-- BEGIN --

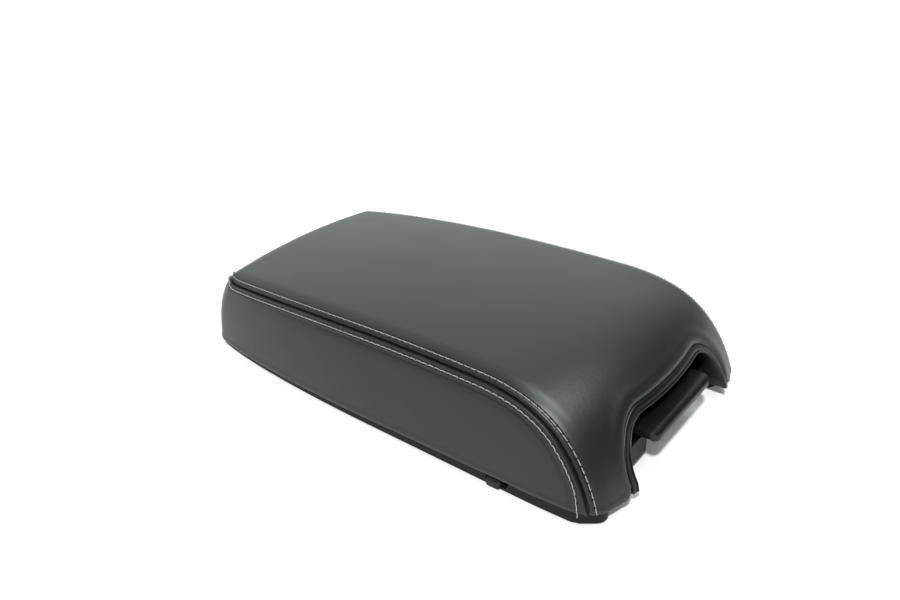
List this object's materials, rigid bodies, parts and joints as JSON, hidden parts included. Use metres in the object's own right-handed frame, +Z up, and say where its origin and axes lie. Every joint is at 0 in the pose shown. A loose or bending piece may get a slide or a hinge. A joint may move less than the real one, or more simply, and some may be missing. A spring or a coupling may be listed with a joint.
{
  "type": "car armrest",
  "caption": "Padded centre console armrest lid: stitched cover over foam and a moulded shell, hinged at the rear, with a release paddle and sprung hook in a framed notch at the front.",
  "frame": {"origin": "centre of the footprint on the console surface, under the rubber stops and the fixed hinge leaf", "axes": "+X from the hinge towards the latch notch, +Y across the lid, +Z up, away from the console"},
  "size_m": [0.3235, 0.1846, 0.0686],
  "materials": {
    "cover": "matte",
    "foam": "matte",
    "shell": "matte",
    "panel": "matte",
    "bezel": "satin",
    "paddle": "satin",
    "bright_steel": "satin",
    "leaf_steel": "satin",
    "screw_steel": "satin",
    "nylon": "satin",
    "stop_rubber": "matte"
  },
  "bodies": {
    "hinge_base": {"hinge_base_leaf": "leaf_steel", "hinge_pin": "bright_steel", "pin_clip": "screw_steel"},
    "lid": {"cover_top": "cover", "cover_side_left": "cover", "cover_side_right": "cover", "foam_pad": "foam", "upper_shell": "shell", "inner_panel": "panel", "latch_bezel": "bezel", "latch_housing": "shell", "latch_pin": "bright_steel", "latch_spring": "bright_steel", "lid_hinge_leaf": "leaf_steel", "hinge_bushes": "nylon", "panel_screws": "screw_steel", "leaf_screws": "screw_steel", "housing_screws": "screw_steel", "bump_stop_front_left": "stop_rubber", "bump_stop_front_right": "stop_rubber", "bump_stop_rear_left": "stop_rubber", "bump_stop_rear_right": "stop_rubber"},
    "latch": {"latch_paddle": "paddle", "latch_hook": "bright_steel", "hook_rivets": "bright_steel"}
  },
  "joints": [
    {"name": "lid_hinge", "type": "hinge", "parent": "hinge_base", "child": "lid", "pos_m": [-0.15665, 0, 0.005], "axis": [0, -1, 0], "range_deg": [0, 85]},
    {"name": "latch_pivot", "type": "hinge", "parent": "lid", "child": "latch", "pos_m": [0.12535, 0, 0.028], "axis": [0, -1, 0], "range_deg": [0, 15], "stiffness_Nm_per_rad": 0.06, "springref_deg": -20.05, "deforming": ["latch_spring"]}
  ]
}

-- END --

Goal - Copy out the material above in its entirety. Every detail must match.

Solution for this task -
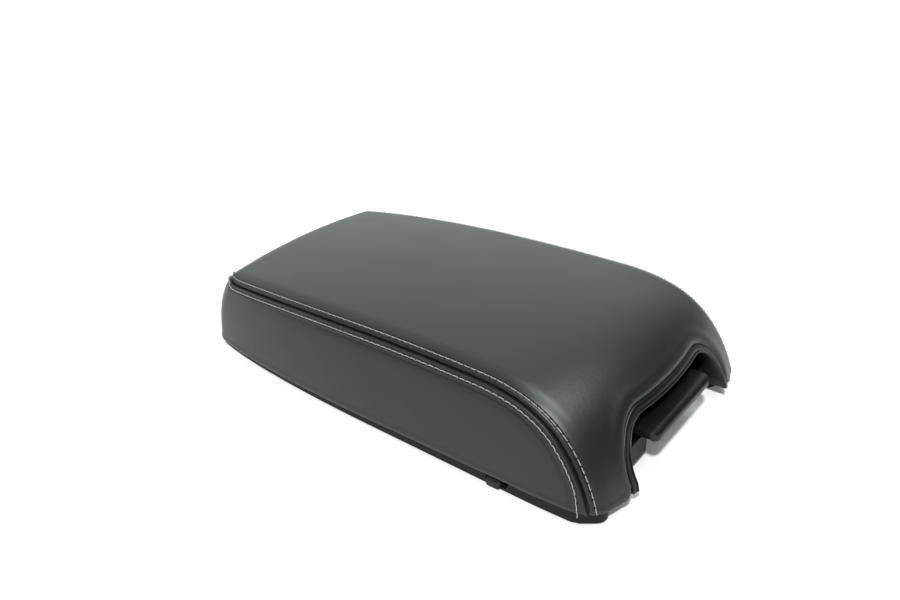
List this object's materials, rigid bodies, parts and joints as JSON, hidden parts included. Use metres in the object's own right-handed frame, +Z up, and say where its origin and axes lie. Every joint is at 0 in the pose shown. A loose or bending piece may get a slide or a hinge. A joint may move less than the real one, or more simply, and some may be missing. A spring or a coupling may be listed with a joint.
{
  "type": "car armrest",
  "caption": "Padded centre console armrest lid: stitched cover over foam and a moulded shell, hinged at the rear, with a release paddle and sprung hook in a framed notch at the front.",
  "frame": {"origin": "centre of the footprint on the console surface, under the rubber stops and the fixed hinge leaf", "axes": "+X from the hinge towards the latch notch, +Y across the lid, +Z up, away from the console"},
  "size_m": [0.3235, 0.1846, 0.0686],
  "materials": {
    "cover": "matte",
    "foam": "matte",
    "shell": "matte",
    "panel": "matte",
    "bezel": "satin",
    "paddle": "satin",
    "bright_steel": "satin",
    "leaf_steel": "satin",
    "screw_steel": "satin",
    "nylon": "satin",
    "stop_rubber": "matte"
  },
  "bodies": {
    "hinge_base": {"hinge_base_leaf": "leaf_steel", "hinge_pin": "bright_steel", "pin_clip": "screw_steel"},
    "lid": {"cover_top": "cover", "cover_side_left": "cover", "cover_side_right": "cover", "foam_pad": "foam", "upper_shell": "shell", "inner_panel": "panel", "latch_bezel": "bezel", "latch_housing": "shell", "latch_pin": "bright_steel", "latch_spring": "bright_steel", "lid_hinge_leaf": "leaf_steel", "hinge_bushes": "nylon", "panel_screws": "screw_steel", "leaf_screws": "screw_steel", "housing_screws": "screw_steel", "bump_stop_front_left": "stop_rubber", "bump_stop_front_right": "stop_rubber", "bump_stop_rear_left": "stop_rubber", "bump_stop_rear_right": "stop_rubber"},
    "latch": {"latch_paddle": "paddle", "latch_hook": "bright_steel", "hook_rivets": "bright_steel"}
  },
  "joints": [
    {"name": "lid_hinge", "type": "hinge", "parent": "hinge_base", "child": "lid", "pos_m": [-0.15665, 0, 0.005], "axis": [0, -1, 0], "range_deg": [0, 85]},
    {"name": "latch_pivot", "type": "hinge", "parent": "lid", "child": "latch", "pos_m": [0.12535, 0, 0.028], "axis": [0, -1, 0], "range_deg": [0, 15], "stiffness_Nm_per_rad": 0.06, "springref_deg": -20.05, "deforming": ["latch_spring"]}
  ]
}